Melbourne’s new resilience project is helping local government frame conversations about resilience beyond emergency management to social and urban vulnerability, according to an RMIT study.
When Melbourne was selected for participation in the international 100 Resilient Cities program sponsored by the New York-based Rockefeller Foundation, the news generated a mix of hopes, expectations and concerns.
How could a framework for urban resilience emanating from the US be adapted to suit the city governance structures operating in Melbourne?
Implementing the Rockefeller Foundation 100 Resilient Cities Project in Melbourne (PDF 1.87 MB 34p) , an independent study undertaken by RMIT urban researchers, critically examines the implementation of the project in its first year to identify if hopes and expectations were being met.
The study conducted numerous interviews with local government authorities, stakeholders and people closely involved in the project, including the strategy’s Chief Resilience Officer Toby Kent.

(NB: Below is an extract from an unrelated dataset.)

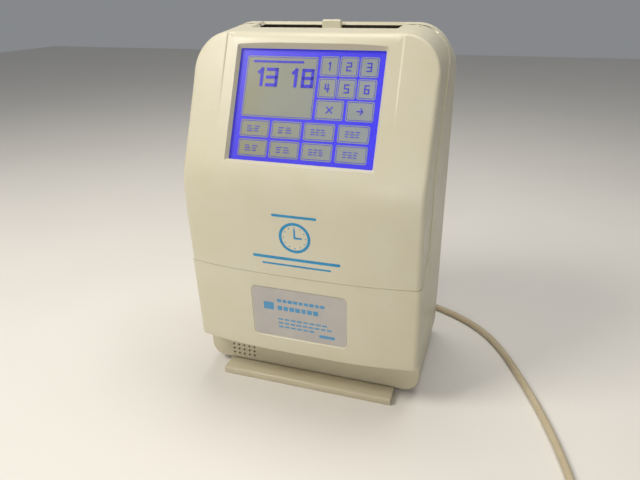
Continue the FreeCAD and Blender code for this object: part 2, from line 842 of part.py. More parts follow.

Lead author Associate Professor Martin Mulligan from RMIT Centre for Urban Research said the report found that the project’s resilience framework has helped to focus attention on a wide range of neglected vulnerabilities accumulating within and across city communities.
“The concept of urban resilience promoted by the Rockefeller Foundation – which urges cities to address a wide range of potential ‘shocks’ and accumulating ‘stresses’ – has promoted boundary-crossing dialogues between people concerned with infrastructure planning, economic development, social care, community development and environmental protection,” Mulligan said.
“This suggests that resilience thinking is moving beyond the confines of emergency management to ways of thinking about the complex, inter-related challenges facing a fast-growing city.”
Mulligan notes that the division of Melbourne into 32 separate local government areas means that project implementation, although slow to build local government collaboration, is paying off.
“Slow, yet patient work aimed at actively including as many as possible of metropolitan Local Government Authorities has paid off with unprecedented levels of collaboration between them,” he said.
“This has exceeded the expectations of even the most ardent project supporters.”
Report co-author Dr Blythe McLennan from the RMIT Centre for Risk and Community Safety believes it’s too early to say if the Rockefeller Foundation’s investment in Melbourne will leave a lasting legacy, but it is encouraging the right conversations around resilience.
“Our research suggests that the groundwork has already generated some innovative policy and practice dialogues and has demonstrated the benefits of whole-of-city thinking,” McLennan said.
“The project is clearly an important vehicle to cross-fertilise existing policies and practices which may otherwise operate with little reference to each other such as physical and social planning; economic and community development; or infrastructure and biodiversity.
“More will need to be done to build support and involvement within the private sector and to foster deeper local government support for the project.”